Software is eating the world,”
Marc Andreessen, venture capitalist and inventor of one of the first internet browsers, famously declared.
That same appetite has carried over into hiring. In 2024, nearly one-third of CMO hires were made in the tech or tech-adjacent sectors. Trailing far behind: professional services, finance, sports, entertainment, and QSR. Yes, software is still calling the shots - even in the C-suite.

CMO hires by sector in 2024 [Taligence.net]
While tech layoffs may dominate headlines, marketing investments in tech firms haven’t gone cold. Quite the opposite. Many are doubling down, especially in B2B SaaS, where the demands on CMOs are as brutal as they are broad.
A SaaS CMO today must juggle short-term pipeline pressure, long-term brand equity, analyst relations, and thought leadership - often while dealing with shifting product roadmaps and sales teams hungry for quick wins. And that’s on a good day.
This week, we feature 5 jobs: 2 in B2B SaaS, 2 in entertainment, and 1 at a financial powerhouse. These reflect broader hiring momentum—and where senior marketing talent is finding the most traction.
But first, let’s take a look at the job market.

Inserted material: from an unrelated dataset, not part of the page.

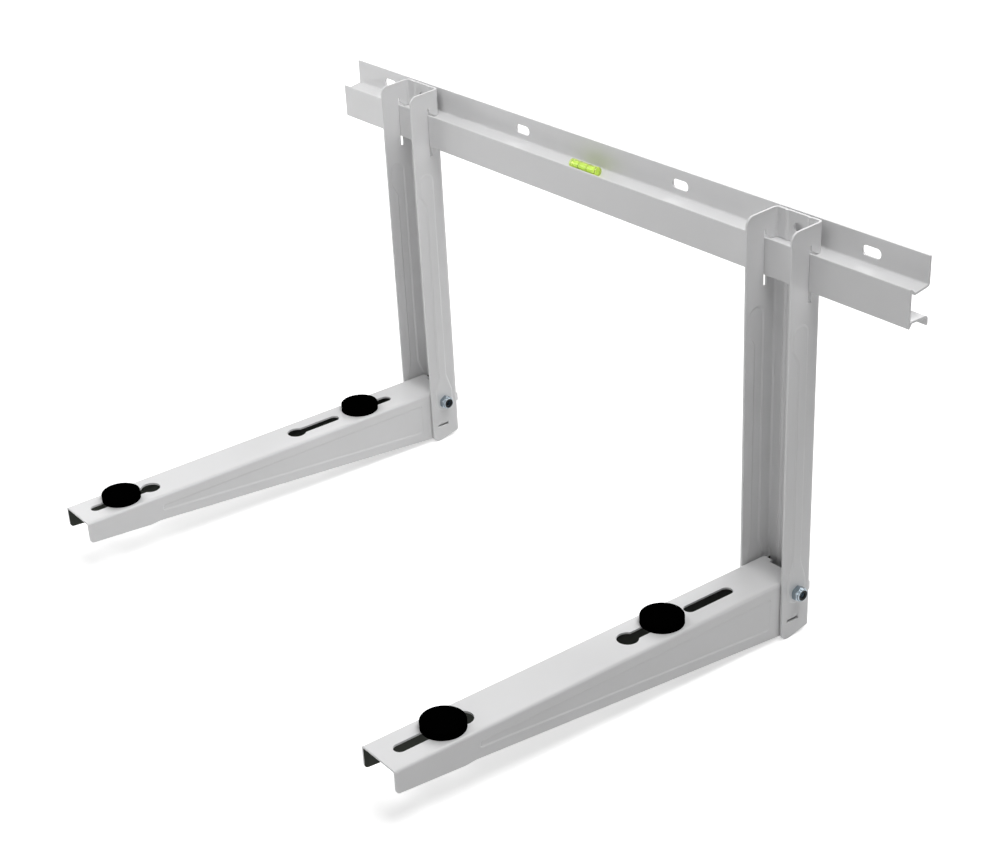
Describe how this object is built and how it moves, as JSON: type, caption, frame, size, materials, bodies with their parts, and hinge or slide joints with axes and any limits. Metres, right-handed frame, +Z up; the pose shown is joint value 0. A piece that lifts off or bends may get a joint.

As of this morning, there are 36,867 marketing jobs (client-side, non-agency) open in the U.S., a 4.6% increase compared to this time last year. Senior roles (Director and above) are growing even faster, up 13.1% year over year, with 4,453 openings currently posted.
Transparency is trending: 51.6% of these senior listings now include salary information. The median pay for senior marketing roles is $149,999. For all marketing roles, the median sits at $82,503.
Median Salaries by Seniority
SVP/Head of Marketing: $202,155
VP/Director of Marketing: $160,004
Marketing Manager: $117,499
Marketing Specialist: $73,143
Senior Marketing Salaries in Major U.S. Cities
New York: $152,495
Los Angeles: $149,646
Chicago: $137,509
Miami: $144,092
Houston: $117,499
Dallas: $140,005
Philadelphia: $112,996
Atlanta: $125,008
Washington: $124,998
Boston: $162,500
*These data are provided by our partner, Aspen Technology Labs, who monitor over 8 million jobs across 160,000 career sites in real time.
Our first role in focus has some history. This role posting was deleted on March 8 and then reposted again on March 17. Don’t ask us what’s going on, but don’t let it put you off applying. Anything could be happening behind the scenes.
Notion, if you didn’t know them, is a large late-stage B2B SaaS company with a $10bn valuation. But it’s not just investors who like the company. Internally, Notion has the kind of approval ratings most CEOs dream of: 96% of employees would recommend it as a workplace, and nearly all express optimism about its future.
The team is big - over 5,000 people strong - and it’s growing fast. Headcount jumped 75% in the last year alone, and attrition? Just 6%. In a sector known for churn, that’s almost suspiciously low.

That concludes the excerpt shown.